Below you will find a set of lines. Repeat them all exactly.

#### Object modeling scripts:
• • • • • • •
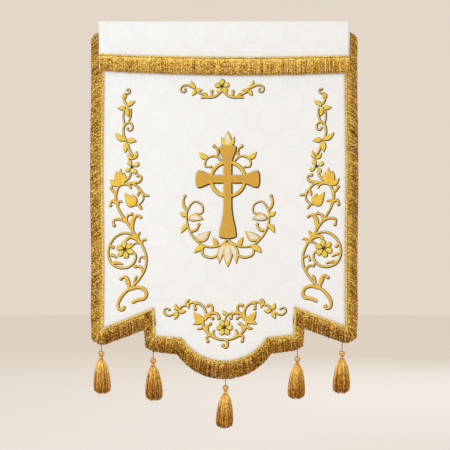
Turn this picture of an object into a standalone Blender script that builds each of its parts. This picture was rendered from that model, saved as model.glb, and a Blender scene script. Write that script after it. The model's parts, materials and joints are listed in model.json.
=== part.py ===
"""Church banner of white damask with a gold fringe and five tassels.

Run it with blender --background --python part.py, or from Blender's text editor.
Metres, +Z up, front facing -Y. The origin is the middle of the top fold.

The cloth is one piece. It is folded over to the front at the top, as a flat pole pocket.
Every piece is laid out flat first, and hang() then gives it the cloth's gentle unevenness,
so that all the layers keep their distances.
"""

import math
import random
from collections import namedtuple

import bmesh
import bpy
from mathutils import Matrix, Vector
from mathutils.geometry import intersect_line_sphere_2d

MM = 0.001

# Cloth
CLOTH_THICK = 2.0 * MM
PANEL_HALF = 313.5 * MM
HEIGHT = 881.0 * MM
CORNER_Z = -793.0 * MM
PEAK = Vector((182.0, -741.0)) * MM
STEP_CORNER = Vector((178.4, -815.0)) * MM
SCALLOP_START = Vector((109.5, -821.0)) * MM
SCALLOP_STEPS = 14
GRID = 34.0 * MM

# Pole pocket, made by the fold at the top
FOLD_RADIUS = 5.0 * MM
FOLD_STEPS = 6
POCKET_Z = -32.0 * MM
SEAM_Z = -78.0 * MM
FLAP_HEM_Z = -94.5 * MM
FLAP_REST_Y = -0.1 * MM
FLAP_ROWS = 4
FLAP_SAG = 6.5 * MM
FLAP_TILT = 2.3 * MM

# Unevenness of the hanging cloth
WAVE_FULL_Z = -350.0 * MM
HEM_TILT = 2.7 * MM
EDGE_WANDER = 1.2 * MM
WANDER_LENGTH = 520.0 * MM
Wave = namedtuple("Wave", "height across down phase")
WAVES = (
    Wave(height=1.9 * MM, across=380.0 * MM, down=2600.0 * MM, phase=0.6),
    Wave(height=1.1 * MM, across=540.0 * MM, down=-760.0 * MM, phase=1.9),
)

# Fringe: a braid heading with locks of strands
HEADING = 14.0 * MM
FLAP_HEADING = 10.0 * MM
HEADING_THICK = 2.0 * MM
HEM_COVER = 1.0 * MM
SEW_GAP = 0.5 * MM
MITRE_GAP = 0.5 * MM
SIDE_TOP_Z = -23.5 * MM
LOCK_PITCH = 15.6 * MM
LOCK_GAP = 2.0 * MM
LOCK_THICK = 3.4 * MM
LOCK_TIP_THICK = 2.4 * MM
LOCK_BEND = 0.6
LOCK_FALL = 0.4
LOCK_RAGGED = 1.5 * MM
CORNER_FADE = 70.0 * MM
Hang = namedtuple("Hang", "reach drop start_scale end_scale skip_end")
HANGS = {
    "flap": Hang(reach=9.0 * MM, drop=26.0 * MM, start_scale=1, end_scale=1, skip_end=0),
    "side": Hang(reach=17.5 * MM, drop=28.0 * MM, start_scale=1, end_scale=0.45, skip_end=0),
    "slant": Hang(reach=8.0 * MM, drop=26.0 * MM, start_scale=0.8, end_scale=1, skip_end=1),
    "step": Hang(reach=11.0 * MM, drop=30.0 * MM, start_scale=1, end_scale=0.8, skip_end=0),
    "level": Hang(reach=8.0 * MM, drop=23.0 * MM, start_scale=0.9, end_scale=1, skip_end=0),
    "scallop": Hang(reach=2.0 * MM, drop=33.0 * MM, start_scale=1, end_scale=1, skip_end=0),
}

# Tassels
CORD_RADIUS = 1.1 * MM
CORD_SIDES = 8
CORD_SHARP = math.radians(50)
CORD_LAP = 9.0 * MM
BEAD_RADIUS = 8.4 * MM
BEAD_SIDES = 12
BEAD_ROWS = 8
PIECE_GAP = 0.3 * MM
SKIRT_LOCKS = 14
SKIRT_CLOSE = 0.84
SKIRT_HEART = 2.5 * MM
SKIRT_CORE = 0.2
Ring = namedtuple("Ring", "fall radius")
HEAD_RINGS = (
    Ring(fall=0.0 * MM, radius=3.6 * MM),
    Ring(fall=4.0 * MM, radius=5.0 * MM),
    Ring(fall=14.0 * MM, radius=12.0 * MM),
    Ring(fall=24.0 * MM, radius=15.2 * MM),
)
SKIRT_RINGS = (
    Ring(fall=44.0 * MM, radius=19.2 * MM),
    Ring(fall=76.0 * MM, radius=22.3 * MM),
    Ring(fall=94.0 * MM, radius=18.6 * MM),
)
Tassel = namedtuple("Tassel", "place x bead_z in_front")
TASSELS = (
    Tassel(place="left_corner", x=-320.0 * MM, bead_z=-863.7 * MM, in_front=False),
    Tassel(place="left_step", x=-185.2 * MM, bead_z=-882.4 * MM, in_front=False),
    Tassel(place="centre", x=3.5 * MM, bead_z=-952.4 * MM, in_front=True),
    Tassel(place="right_step", x=190.5 * MM, bead_z=-878.3 * MM, in_front=False),
    Tassel(place="right_corner", x=307.0 * MM, bead_z=-863.2 * MM, in_front=False),
)

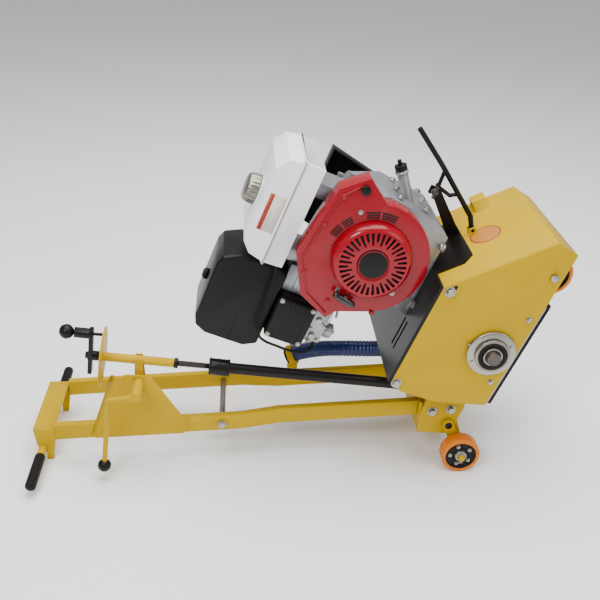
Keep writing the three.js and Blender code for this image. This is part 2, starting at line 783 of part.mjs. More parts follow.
• • • • • • •
#### Reply to the task:
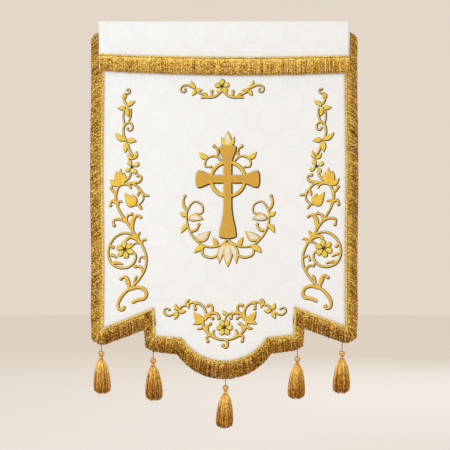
Turn this picture of an object into a standalone Blender script that builds each of its parts. This picture was rendered from that model, saved as model.glb, and a Blender scene script. Write that script after it. The model's parts, materials and joints are listed in model.json.
=== part.py ===
"""Church banner of white damask with a gold fringe and five tassels.

Run it with blender --background --python part.py, or from Blender's text editor.
Metres, +Z up, front facing -Y. The origin is the middle of the top fold.

The cloth is one piece. It is folded over to the front at the top, as a flat pole pocket.
Every piece is laid out flat first, and hang() then gives it the cloth's gentle unevenness,
so that all the layers keep their distances.
"""

import math
import random
from collections import namedtuple

import bmesh
import bpy
from mathutils import Matrix, Vector
from mathutils.geometry import intersect_line_sphere_2d

MM = 0.001

# Cloth
CLOTH_THICK = 2.0 * MM
PANEL_HALF = 313.5 * MM
HEIGHT = 881.0 * MM
CORNER_Z = -793.0 * MM
PEAK = Vector((182.0, -741.0)) * MM
STEP_CORNER = Vector((178.4, -815.0)) * MM
SCALLOP_START = Vector((109.5, -821.0)) * MM
SCALLOP_STEPS = 14
GRID = 34.0 * MM

# Pole pocket, made by the fold at the top
FOLD_RADIUS = 5.0 * MM
FOLD_STEPS = 6
POCKET_Z = -32.0 * MM
SEAM_Z = -78.0 * MM
FLAP_HEM_Z = -94.5 * MM
FLAP_REST_Y = -0.1 * MM
FLAP_ROWS = 4
FLAP_SAG = 6.5 * MM
FLAP_TILT = 2.3 * MM

# Unevenness of the hanging cloth
WAVE_FULL_Z = -350.0 * MM
HEM_TILT = 2.7 * MM
EDGE_WANDER = 1.2 * MM
WANDER_LENGTH = 520.0 * MM
Wave = namedtuple("Wave", "height across down phase")
WAVES = (
    Wave(height=1.9 * MM, across=380.0 * MM, down=2600.0 * MM, phase=0.6),
    Wave(height=1.1 * MM, across=540.0 * MM, down=-760.0 * MM, phase=1.9),
)

# Fringe: a braid heading with locks of strands
HEADING = 14.0 * MM
FLAP_HEADING = 10.0 * MM
HEADING_THICK = 2.0 * MM
HEM_COVER = 1.0 * MM
SEW_GAP = 0.5 * MM
MITRE_GAP = 0.5 * MM
SIDE_TOP_Z = -23.5 * MM
LOCK_PITCH = 15.6 * MM
LOCK_GAP = 2.0 * MM
LOCK_THICK = 3.4 * MM
LOCK_TIP_THICK = 2.4 * MM
LOCK_BEND = 0.6
LOCK_FALL = 0.4
LOCK_RAGGED = 1.5 * MM
CORNER_FADE = 70.0 * MM
Hang = namedtuple("Hang", "reach drop start_scale end_scale skip_end")
HANGS = {
    "flap": Hang(reach=9.0 * MM, drop=26.0 * MM, start_scale=1, end_scale=1, skip_end=0),
    "side": Hang(reach=17.5 * MM, drop=28.0 * MM, start_scale=1, end_scale=0.45, skip_end=0),
    "slant": Hang(reach=8.0 * MM, drop=26.0 * MM, start_scale=0.8, end_scale=1, skip_end=1),
    "step": Hang(reach=11.0 * MM, drop=30.0 * MM, start_scale=1, end_scale=0.8, skip_end=0),
    "level": Hang(reach=8.0 * MM, drop=23.0 * MM, start_scale=0.9, end_scale=1, skip_end=0),
    "scallop": Hang(reach=2.0 * MM, drop=33.0 * MM, start_scale=1, end_scale=1, skip_end=0),
}

# Tassels
CORD_RADIUS = 1.1 * MM
CORD_SIDES = 8
CORD_SHARP = math.radians(50)
CORD_LAP = 9.0 * MM
BEAD_RADIUS = 8.4 * MM
BEAD_SIDES = 12
BEAD_ROWS = 8
PIECE_GAP = 0.3 * MM
SKIRT_LOCKS = 14
SKIRT_CLOSE = 0.84
SKIRT_HEART = 2.5 * MM
SKIRT_CORE = 0.2
Ring = namedtuple("Ring", "fall radius")
HEAD_RINGS = (
    Ring(fall=0.0 * MM, radius=3.6 * MM),
    Ring(fall=4.0 * MM, radius=5.0 * MM),
    Ring(fall=14.0 * MM, radius=12.0 * MM),
    Ring(fall=24.0 * MM, radius=15.2 * MM),
)
SKIRT_RINGS = (
    Ring(fall=44.0 * MM, radius=19.2 * MM),
    Ring(fall=76.0 * MM, radius=22.3 * MM),
    Ring(fall=94.0 * MM, radius=18.6 * MM),
)
Tassel = namedtuple("Tassel", "place x bead_z in_front")
TASSELS = (
    Tassel(place="left_corner", x=-320.0 * MM, bead_z=-863.7 * MM, in_front=False),
    Tassel(place="left_step", x=-185.2 * MM, bead_z=-882.4 * MM, in_front=False),
    Tassel(place="centre", x=3.5 * MM, bead_z=-952.4 * MM, in_front=True),
    Tassel(place="right_step", x=190.5 * MM, bead_z=-878.3 * MM, in_front=False),
    Tassel(place="right_corner", x=307.0 * MM, bead_z=-863.2 * MM, in_front=False),
)

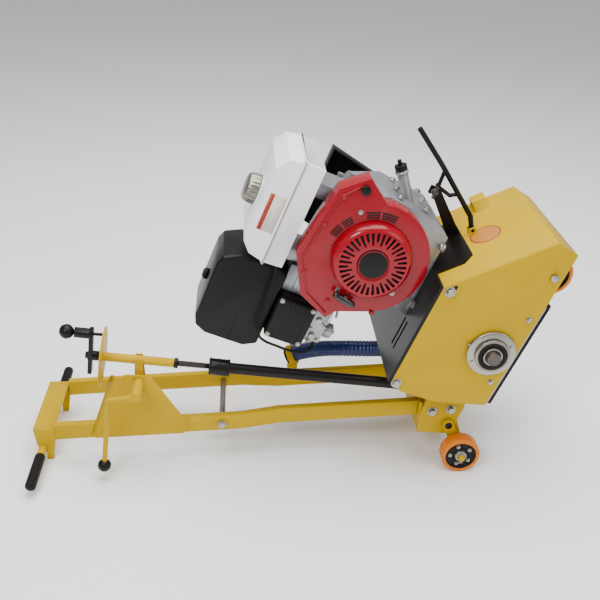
Keep writing the three.js and Blender code for this image. This is part 2, starting at line 783 of part.mjs. More parts follow.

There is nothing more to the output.